Hey everyone, I’m honestly really liking Lemmy so far. Maybe that’s because it feels so much like browsing reddit 10 years ago and I think it’s safe to say many of us have migrated from the blackout. I’d been a Reddit user since 2010 so I’ve witnessed the slow decline over the years but popping here has really driven home how corporate it started to feel–less like a genuine hub of community and more like a manufactured product with low effort content and some genuine discussion/input peppered throughout.
That said, does anyone feel the idea of a federated platform might be confusing to some less network-savvy users? There’s other successful multi-server platforms like Discord but somehow for me the idea of a ‘chatroom’ versus something more like a forum/board seems like it would make more sense to a less informed user. I could see hearing that posts are aggregating from other sites or being cross-visible confusing to individuals who understand web usage as, ‘visit site–post to site–view content on site’.
Does that make sense? lol Anyways, loving the site so far–hope to see it grow!

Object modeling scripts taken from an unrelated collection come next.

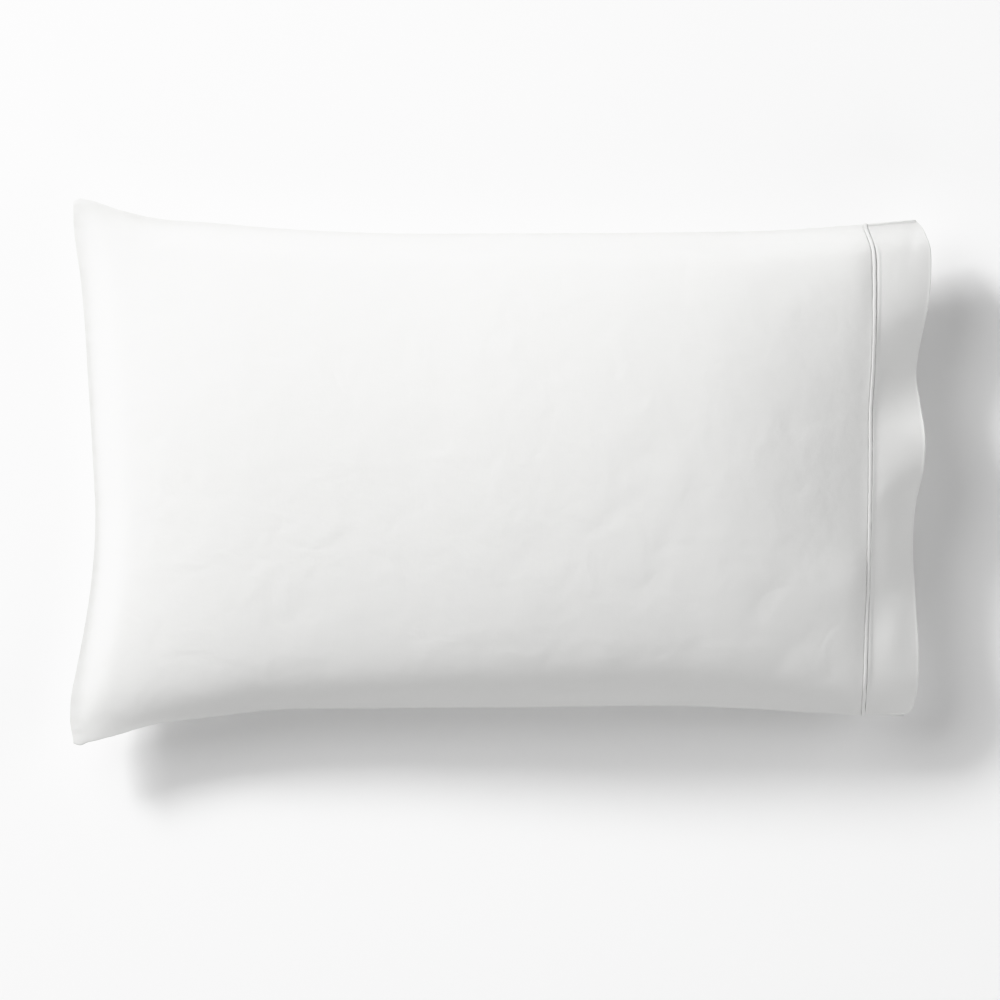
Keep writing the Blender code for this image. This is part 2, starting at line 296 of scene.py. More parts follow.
# Small ripples along the seams: their length, share of the height and phase.
RIPPLES = short_table("length share phase", [
    (0.0230, 0.40, 0.7),
    (0.0137, 0.35, 2.9),
    (0.0083, 0.25, 4.4),
])
RIPPLE_REACH = 0.012  # how far from a seam they fade
SWING = 0.6  # how far, in radians, their places swing
SWING_LENGTH = 1.7  # over how many of their lengths, for each radian
SIDE_SHARE = 0.6  # their height along the side folds, beside that at the closed seam
SIDE_SHIFT = 0.11  # sets the far side's apart from the near side's

# The cloth's look. For each material: how far its weave is turned in radians, the size and depth of
# its soft crumple, and its roughness.
CLOTHS = {
    "case_cotton": (0.0, 0.036, 0.0011, 0.80),
    "cuff_cotton": (0.0, 0.030, 0.0004, 0.80),
    "piping_cotton": (0.785, 0.012, 0.0002, 0.72),
}
SHEEN_ROUGHNESS = 0.5
SPECULAR = 0.25
DEEPER = (0.955, 0.955, 0.95)  # how the thick threads' colour compares with the cloth's own
ROUGHNESS_PLAY = 0.06  # how far the roughness goes either way with the threads
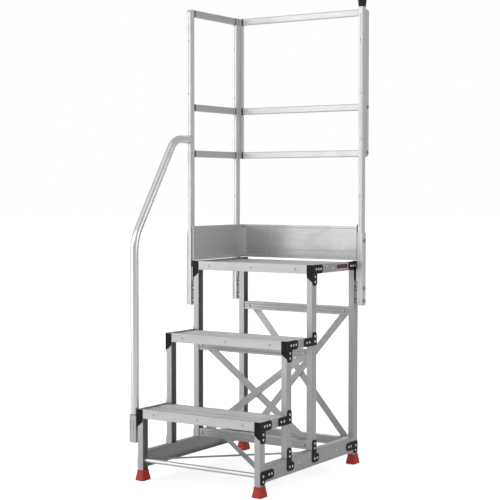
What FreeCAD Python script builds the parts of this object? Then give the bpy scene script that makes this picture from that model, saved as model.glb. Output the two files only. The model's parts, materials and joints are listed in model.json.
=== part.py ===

One login for the entire fediverse would make sense.
kinddda. you’d still need to do something smart because it needs to be decentralized. IRC handled it with registered nicknames, i’d think we could field something with some form of federated authentication provider, split the data between a few nodes.
Agreed! Then it could be really like email! You create an account on an “account server”, we’ll call it, and then you can use that account to log into “community servers”. Instances wouldn’t need to federate content with each other, since users could just go to other instances with their account.
If you didn’t federate the account servers, noone would want to step and and pay for the service for everyone. The accounts need to be spread as much as the data to protect them, but they need to be redundant as well
Of course, the account servers should be federated, but the content servers don’t need to be.